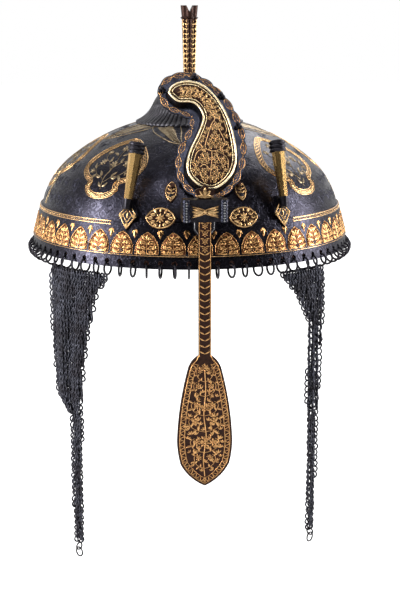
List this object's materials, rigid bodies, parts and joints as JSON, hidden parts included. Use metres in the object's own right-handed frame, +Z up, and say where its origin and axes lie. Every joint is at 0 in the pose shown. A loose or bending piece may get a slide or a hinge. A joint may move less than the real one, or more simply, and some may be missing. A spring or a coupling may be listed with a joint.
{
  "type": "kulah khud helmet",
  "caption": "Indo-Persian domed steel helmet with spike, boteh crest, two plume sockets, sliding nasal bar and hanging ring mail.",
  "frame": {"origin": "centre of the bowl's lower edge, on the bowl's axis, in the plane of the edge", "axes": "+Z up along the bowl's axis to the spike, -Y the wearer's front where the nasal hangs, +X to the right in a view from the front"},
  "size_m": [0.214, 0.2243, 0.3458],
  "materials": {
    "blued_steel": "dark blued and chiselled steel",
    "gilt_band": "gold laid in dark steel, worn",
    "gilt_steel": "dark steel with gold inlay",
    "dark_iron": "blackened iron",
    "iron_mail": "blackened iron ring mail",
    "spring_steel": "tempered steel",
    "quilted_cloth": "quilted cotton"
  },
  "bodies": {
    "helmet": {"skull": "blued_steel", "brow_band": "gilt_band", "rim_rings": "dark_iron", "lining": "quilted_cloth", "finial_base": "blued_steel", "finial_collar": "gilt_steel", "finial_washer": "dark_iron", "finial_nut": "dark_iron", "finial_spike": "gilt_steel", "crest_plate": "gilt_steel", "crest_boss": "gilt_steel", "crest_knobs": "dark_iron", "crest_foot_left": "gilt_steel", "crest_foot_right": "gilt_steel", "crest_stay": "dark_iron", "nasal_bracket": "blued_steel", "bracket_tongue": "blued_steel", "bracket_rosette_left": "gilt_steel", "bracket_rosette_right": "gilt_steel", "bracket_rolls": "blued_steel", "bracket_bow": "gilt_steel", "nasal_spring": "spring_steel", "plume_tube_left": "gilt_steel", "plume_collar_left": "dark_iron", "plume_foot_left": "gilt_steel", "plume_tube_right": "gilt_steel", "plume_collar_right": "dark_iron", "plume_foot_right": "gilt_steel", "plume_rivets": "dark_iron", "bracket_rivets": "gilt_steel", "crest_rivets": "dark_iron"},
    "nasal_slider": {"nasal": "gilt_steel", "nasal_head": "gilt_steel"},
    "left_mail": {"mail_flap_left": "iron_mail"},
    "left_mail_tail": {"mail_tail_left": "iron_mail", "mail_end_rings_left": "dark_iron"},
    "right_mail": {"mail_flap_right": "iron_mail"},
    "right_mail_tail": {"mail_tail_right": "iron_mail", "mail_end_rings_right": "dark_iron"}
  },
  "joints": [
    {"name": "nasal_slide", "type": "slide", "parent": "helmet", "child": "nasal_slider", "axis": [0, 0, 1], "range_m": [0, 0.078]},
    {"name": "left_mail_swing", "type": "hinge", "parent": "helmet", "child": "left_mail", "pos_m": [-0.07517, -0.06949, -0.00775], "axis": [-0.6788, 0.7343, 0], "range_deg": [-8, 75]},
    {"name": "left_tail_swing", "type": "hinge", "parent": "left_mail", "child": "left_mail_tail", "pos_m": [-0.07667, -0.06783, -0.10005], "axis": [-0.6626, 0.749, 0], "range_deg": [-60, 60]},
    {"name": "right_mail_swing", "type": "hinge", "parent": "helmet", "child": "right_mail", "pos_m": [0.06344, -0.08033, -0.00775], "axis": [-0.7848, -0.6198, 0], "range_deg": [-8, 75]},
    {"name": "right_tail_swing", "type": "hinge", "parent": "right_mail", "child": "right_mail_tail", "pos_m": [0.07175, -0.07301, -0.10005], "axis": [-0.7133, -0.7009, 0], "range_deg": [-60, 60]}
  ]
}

————

Print all of the data exactly as it was given.

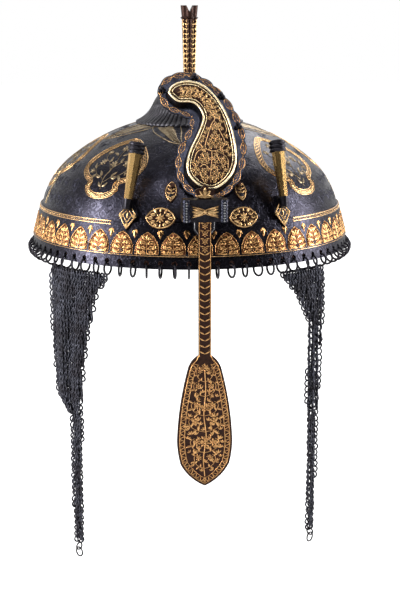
List this object's materials, rigid bodies, parts and joints as JSON, hidden parts included. Use metres in the object's own right-handed frame, +Z up, and say where its origin and axes lie. Every joint is at 0 in the pose shown. A loose or bending piece may get a slide or a hinge. A joint may move less than the real one, or more simply, and some may be missing. A spring or a coupling may be listed with a joint.
{
  "type": "kulah khud helmet",
  "caption": "Indo-Persian domed steel helmet with spike, boteh crest, two plume sockets, sliding nasal bar and hanging ring mail.",
  "frame": {"origin": "centre of the bowl's lower edge, on the bowl's axis, in the plane of the edge", "axes": "+Z up along the bowl's axis to the spike, -Y the wearer's front where the nasal hangs, +X to the right in a view from the front"},
  "size_m": [0.214, 0.2243, 0.3458],
  "materials": {
    "blued_steel": "dark blued and chiselled steel",
    "gilt_band": "gold laid in dark steel, worn",
    "gilt_steel": "dark steel with gold inlay",
    "dark_iron": "blackened iron",
    "iron_mail": "blackened iron ring mail",
    "spring_steel": "tempered steel",
    "quilted_cloth": "quilted cotton"
  },
  "bodies": {
    "helmet": {"skull": "blued_steel", "brow_band": "gilt_band", "rim_rings": "dark_iron", "lining": "quilted_cloth", "finial_base": "blued_steel", "finial_collar": "gilt_steel", "finial_washer": "dark_iron", "finial_nut": "dark_iron", "finial_spike": "gilt_steel", "crest_plate": "gilt_steel", "crest_boss": "gilt_steel", "crest_knobs": "dark_iron", "crest_foot_left": "gilt_steel", "crest_foot_right": "gilt_steel", "crest_stay": "dark_iron", "nasal_bracket": "blued_steel", "bracket_tongue": "blued_steel", "bracket_rosette_left": "gilt_steel", "bracket_rosette_right": "gilt_steel", "bracket_rolls": "blued_steel", "bracket_bow": "gilt_steel", "nasal_spring": "spring_steel", "plume_tube_left": "gilt_steel", "plume_collar_left": "dark_iron", "plume_foot_left": "gilt_steel", "plume_tube_right": "gilt_steel", "plume_collar_right": "dark_iron", "plume_foot_right": "gilt_steel", "plume_rivets": "dark_iron", "bracket_rivets": "gilt_steel", "crest_rivets": "dark_iron"},
    "nasal_slider": {"nasal": "gilt_steel", "nasal_head": "gilt_steel"},
    "left_mail": {"mail_flap_left": "iron_mail"},
    "left_mail_tail": {"mail_tail_left": "iron_mail", "mail_end_rings_left": "dark_iron"},
    "right_mail": {"mail_flap_right": "iron_mail"},
    "right_mail_tail": {"mail_tail_right": "iron_mail", "mail_end_rings_right": "dark_iron"}
  },
  "joints": [
    {"name": "nasal_slide", "type": "slide", "parent": "helmet", "child": "nasal_slider", "axis": [0, 0, 1], "range_m": [0, 0.078]},
    {"name": "left_mail_swing", "type": "hinge", "parent": "helmet", "child": "left_mail", "pos_m": [-0.07517, -0.06949, -0.00775], "axis": [-0.6788, 0.7343, 0], "range_deg": [-8, 75]},
    {"name": "left_tail_swing", "type": "hinge", "parent": "left_mail", "child": "left_mail_tail", "pos_m": [-0.07667, -0.06783, -0.10005], "axis": [-0.6626, 0.749, 0], "range_deg": [-60, 60]},
    {"name": "right_mail_swing", "type": "hinge", "parent": "helmet", "child": "right_mail", "pos_m": [0.06344, -0.08033, -0.00775], "axis": [-0.7848, -0.6198, 0], "range_deg": [-8, 75]},
    {"name": "right_tail_swing", "type": "hinge", "parent": "right_mail", "child": "right_mail_tail", "pos_m": [0.07175, -0.07301, -0.10005], "axis": [-0.7133, -0.7009, 0], "range_deg": [-60, 60]}
  ]
}